GOAL: For every line in the data below that contains "from", copy the line.

···

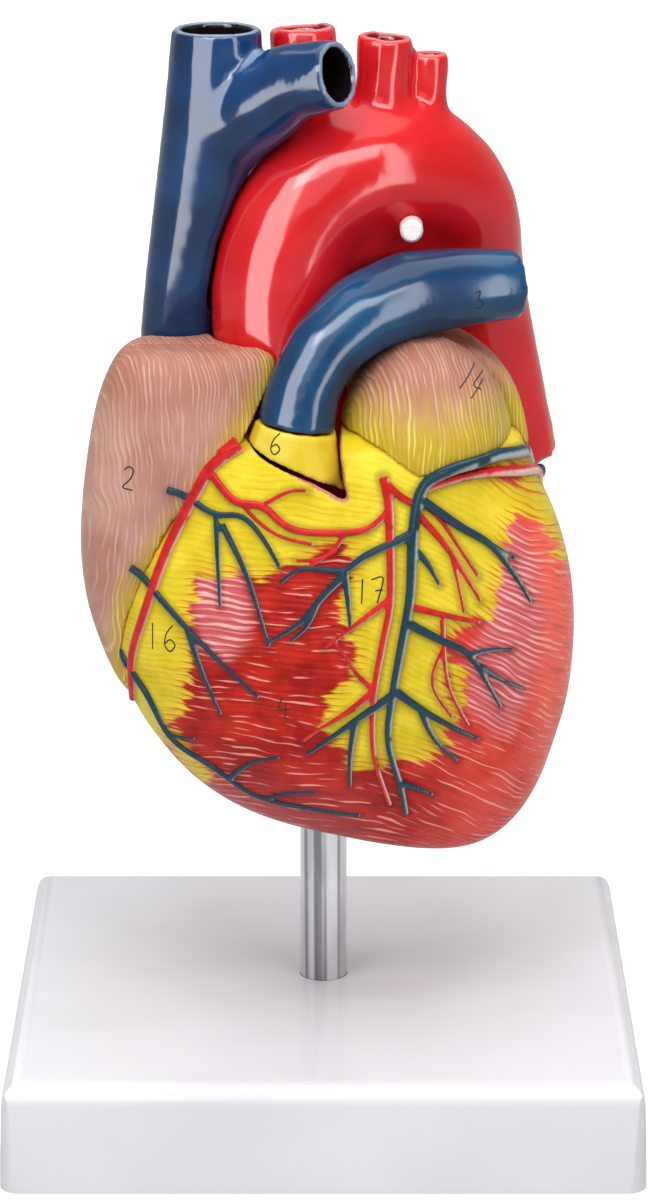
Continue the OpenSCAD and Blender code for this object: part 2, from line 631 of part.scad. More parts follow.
// Muscles that stand on the chamber walls and hold the leaflets by their cords.
muscle_rows = [
    [[-8, 12, 62], [-15, 6, 84], 4],
    [[-22, 10, 68], [-19, 5, 87], 3.4],
    [[17, 4, 62], [20, 3, 86], 4.2],
    [[33, -2, 62], [29, 2, 87], 4.2]];
cord_rows = [
    [0, [-11, 1.5, 96]], [0, [-14, 6.5, 98]], [0, [-13, -2.5, 98]], [1, [-18, 6, 95]], [1, [-17, 0, 94]],
    [2, [18.5, 4, 104]], [2, [20, -1, 104]], [3, [29, 5, 104]], [3, [28, -1, 104]]];
module papillary_muscles() color("lightcoral") moulded() {
    intersection() {
        for (m = muscle_rows) {
            foot = real(m[0]);
            tip = real(m[1]);
            tube([[foot.x, foot.y, foot.z, m[2]], each [for (t = [0.5, 0.85])
                    [foot.x + t * (tip.x - foot.x), foot.y + t * (tip.y - foot.y), foot.z + t * (tip.z - foot.z), m[2] * (1 - 0.35 * t)]],
                  [tip.x, tip.y, tip.z, m[2] * 0.4]], 7, 1);
        }
        union() { right_chamber(); left_chamber(); }
    }
    for (c = cord_rows) chord(real(muscle_rows[c[0]][1]) - [0, 0, 2], real(c[1]));
}

// ---------------------------------------------------------------- front cover

cover_gap = 0.4;                     // kept between the cover and the vessels it closes against
module cover_trims() {
    through(notch, -far, part_y + 1);
    aorta_outside(cover_gap);
    intersection() {
        trunk_outside(cover_gap);
        root_side(1, -cover_gap);
    }
    cava_outside(cover_gap);
}

module front_ventricles() color("tomato") difference() {
    moulded() difference() {
        intersection() {
            union() {
                form(ventricle_rows);
                conus_outside();
            }
            front_half();
        }
        difference() {
            chambers();
            intersection() { magnet_bosses(1); form(ventricle_rows); }
        }
        cover_trims();
    }
    magnet_pockets(1);
}

module right_auricle() color("burlywood") difference() {
    moulded() difference() {
        intersection() {
            form(right_atrium_rows);
            front_half();
        }
        form(ventricle_rows);
        conus_outside();
        difference() {
            chambers();
            intersection() { magnet_bosses(1); form(right_atrium_rows); }
        }
        cover_trims();
    }
    magnet_pockets(1);
}

module left_auricle() color("burlywood") moulded() difference() {
    intersection() {
        form(left_auricle_rows);
        front_half();
    }
    form(ventricle_rows);
    conus_outside();
    form(fewer(inner(left_auricle_rows, atrium_wall)), 1, 12);
    cover_trims();
}

module front_magnets() color("lightgray") magnets(1);

// ---------------------------------------------------------------- raised coronary vessels

// Depth of the heart's surface at a drawn x and z, on the front (side -1) or the back (side 1).
function table_row(rows, z) = let (
        hits = [for (i = [0:len(rows) - 2]) if (z >= rows[i][0] && z <= rows[i + 1][0]) i],
        i = len(hits) > 0 ? hits[0] : z < rows[0][0] ? 0 : len(rows) - 2,
        t = min(max((z - rows[i][0]) / (rows[i + 1][0] - rows[i][0]), 0), 1))
    rows[i] + t * (rows[i + 1] - rows[i]);
function skin_y(rows, x, z, side) = let (
        r = table_row(rows, z),
        u = min(abs(x - (r[1] + r[2]) / 2) / ((r[2] - r[1]) / 2), 1),
        s = pow(1 - pow(u, form_power), 1 / form_power))
    side < 0 ? mid_y(r) - s * (mid_y(r) - r[3]) : mid_y(r) + s * (r[4] - mid_y(r));
// A vessel over the skin through [x, z] points, tapering from one share of the diameter to another.
module relief(points, diameter, from = 1, to = 0.4, side = -1, rows = ventricle_rows) {
    fine = finer(points, side > 0 ? 2 : len(points) > 2 ? 1 : 2);
    last = len(fine) - 1;
    tube([for (i = [0:last]) let (p = fine[i], q = real([p.x, skin_y(rows, p.x, p.y, side), p.y]))
            [q.x, q.y, q.z, diameter / 2 * (from + (to - from) * i / last)]], from > 1.05 ? 5 : 4, 1, up = [0, 1, 0]);
}

// Each coronary vessel: its [x, z] points, then the share of the full diameter at either end.
front_arteries = [
    [[[-18, 130.6], [-21.4, 127], [-28.4, 113], [-33.3, 99], [-35, 91], [-35, 82.6]], 1.15, 0.8],
    [[[-21, 126], [-16, 122], [-11, 122], [-6, 118], [4, 117.5], [12, 122]], 0.7, 0.6],
    [[[-11, 122], [-6, 125], [-3, 125]], 0.5, 0.3],
    [[[11, 127], [12.2, 122.5], [12.3, 118]], 0.85, 0.8],
    [[[12.4, 112.8], [12.4, 106], [10.6, 97], [9.2, 86.8]], 0.78, 0.62],
    [[[8.7, 82.4], [8.8, 76], [11, 64]], 0.6, 0.45],
    [[[9.3, 89], [4, 84.8], [-2, 82]], 0.7, 0.4],
    [[[12, 106], [6, 100.5], [0, 96]], 0.6, 0.35],
    [[[18.2, 103.2], [22, 102], [29, 100]], 0.6, 0.4],
    [[[22.6, 94], [23.4, 87], [26.4, 81.4]], 0.5, 0.35],
    [[[19, 117.5], [23, 112.6], [29, 103]], 0.6, 0.35],
    [[[22, 124.7], [25, 125.4], [31, 125.6], [38.4, 122.8]], 0.8, 1.1]];
front_veins = [
    [[[40, 127.5], [33, 129.5], [25, 129.5], [18.5, 126], [16.3, 118], [16, 106], [14.5, 97], [13, 88], [12, 78],
      [14.5, 68], [15, 63]], 1.2, 0.5],
    [[[17.5, 123.5], [25, 118], [31, 114], [36, 107]], 0.9, 0.4],
    [[[16, 117], [7, 113], [4, 110.5], [-4, 111], [-8, 108]], 1, 0.3],
    [[[4, 110], [0, 106], [-4, 101], [-10, 97]], 0.7, 0.3],
    [[[4, 110], [4.6, 103.4]], 0.6, 0.4],
    [[[16, 115], [19, 112], [21, 108]], 0.7, 0.3],
    [[[15, 101], [22, 97], [27, 94], [31.5, 86]], 0.8, 0.4],
    [[[27, 94], [34, 94]], 0.5, 0.35],
    [[[29, 91.5], [36, 86]], 0.5, 0.3],
    [[[13, 88], [18, 84], [24, 80], [29, 77]], 0.8, 0.35],
    [[[18, 84], [25, 73]], 0.6, 0.35],
    [[[13, 87], [6, 82], [-3, 75]], 0.8, 0.35],
    [[[6, 82], [5, 75], [5, 68]], 0.6, 0.35],
    [[[-21.4, 119.6], [-18, 119.2], [-14.4, 119.4], [-11, 116], [-8, 111]], 0.75, 0.4],
    [[[-19, 120.2], [-19.4, 112], [-19.2, 105]], 0.6, 0.35],
    [[[-17, 120.2], [-13.6, 109], [-10, 97]], 0.6, 0.35],
    [[[-29, 101.8], [-25, 98.2], [-19, 92.5], [-12, 87]], 0.7, 0.35],
    [[[-25, 98], [-23, 91], [-19, 83]], 0.6, 0.35],
    [[[-33.4, 80.5], [-29.6, 74], [-24, 63]], 0.5, 0.4],
    [[[-6, 74], [-11, 74], [-17, 70], [-10, 65], [-1, 63], [8, 62]], 0.6, 0.6]];
rear_arteries = [
    [[[-36, 86], [-26, 91], [-14, 101], [-5, 106]], 1, 0.8],
    [[[-5, 106], [2, 93], [8, 78], [14, 60]], 0.8, 0.4],
    [[[37.6, 114.4], [34.6, 107], [32, 96]], 0.9, 0.5]];
rear_veins = [
    [[[40, 121], [31, 114.5], [16, 111.5], [0, 111], [-10, 109.5]], 1.1, 1.5],
    [[[-1, 110], [6, 94], [12, 78], [18, 60]], 0.9, 0.4],
    [[[22, 112], [26, 96], [28, 80]], 0.7, 0.4]];

crossing_gap = 0.1;                  // kept between an artery and a vein that passes it
// The raised vessels of one half, standing on the finished forms.
module raised(vessels, diameter, side) difference() {
    intersection() {
        for (v = vessels) relief(v[0], diameter, v[1], v[2], side);
        if (side < 0) front_half(); else rear_half();
    }
    form(ventricle_rows);
    form(right_atrium_rows);
    if (side < 0) {
        conus_outside();
        form(left_auricle_rows);
        through(notch, -far, part_y + 1);
    } else {
        form(left_atrium_rows);
        lower_cava_outside(seat_clearance);
        aorta_outside(seat_clearance);
    }
}

module front_coronary_arteries() color("red") moulded() difference() {
    raised(front_arteries, artery_diameter, -1);
    raised(front_veins, vein_diameter + crossing_gap, -1);
}
module front_cardiac_veins() color("darkslateblue") moulded() raised(front_veins, vein_diameter, -1);
module rear_coronary_arteries() color("red") moulded() difference() {
    raised(rear_arteries, artery_diameter, 1);
    raised(rear_veins, vein_diameter + crossing_gap, 1);
}
module rear_cardiac_veins() color("darkslateblue") moulded() raised(rear_veins, vein_diameter, 1);

// ---------------------------------------------------------------- nodes

base_plate();
support_rod();
rod_washer();
rod_screw();
rear_ventricles();
rear_right_atrium();
left_atrium();
rod_socket();
rear_magnets();
aorta();
aortic_valve();
superior_vena_cava();
inferior_vena_cava();
pulmonary_conus();
pulmonary_trunk();
pulmonary_valve();
pulmonary_veins();
arterial_ligament();
tricuspid_valve();
mitral_valve();
papillary_muscles();
rear_coronary_arteries();
rear_cardiac_veins();
front_ventricles();
right_auricle();
left_auricle();
front_magnets();
front_coronary_arteries();
front_cardiac_veins();
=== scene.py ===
"""Looks of the two-part heart model: a painted and varnished PVC heart, a chromed rod and a white
moulded base."""
import math
from functools import partial

import bpy
import numpy as np
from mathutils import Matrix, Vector
from mathutils.bvhtree import BVHTree
from mathutils.kdtree import KDTree


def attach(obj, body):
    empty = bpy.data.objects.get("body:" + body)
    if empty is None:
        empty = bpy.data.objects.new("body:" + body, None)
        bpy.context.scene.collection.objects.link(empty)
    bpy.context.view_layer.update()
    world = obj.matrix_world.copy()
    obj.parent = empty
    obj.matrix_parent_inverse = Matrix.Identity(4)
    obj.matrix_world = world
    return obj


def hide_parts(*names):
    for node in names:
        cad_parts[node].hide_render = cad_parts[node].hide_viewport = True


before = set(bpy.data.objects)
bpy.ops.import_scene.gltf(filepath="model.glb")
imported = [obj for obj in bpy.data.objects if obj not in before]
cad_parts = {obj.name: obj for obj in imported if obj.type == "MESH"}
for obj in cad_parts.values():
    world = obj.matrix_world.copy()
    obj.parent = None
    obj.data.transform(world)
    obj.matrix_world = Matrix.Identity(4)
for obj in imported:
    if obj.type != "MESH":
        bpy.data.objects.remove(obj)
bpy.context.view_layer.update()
bpy.ops.object.select_all(action="DESELECT")

MM = 0.001
SEAM_Y = -8.0            # parting plane between the cover and the rear half, in mm
PINNED_Y = -8.15         # middle of the thin layer by it whose points hardly move, in mm
FAR = 150                # outside the heart, in mm, where rays at its skin start

# ------------------------------------------------------------------ the shapes' own tables, in mm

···

RESULT:
Continue the OpenSCAD and Blender code for this object: part 2, from line 631 of part.scad. More parts follow.
// A vessel over the skin through [x, z] points, tapering from one share of the diameter to another.
module relief(points, diameter, from = 1, to = 0.4, side = -1, rows = ventricle_rows) {
            [q.x, q.y, q.z, diameter / 2 * (from + (to - from) * i / last)]], from > 1.05 ? 5 : 4, 1, up = [0, 1, 0]);
from functools import partial
from mathutils import Matrix, Vector
from mathutils.bvhtree import BVHTree
from mathutils.kdtree import KDTree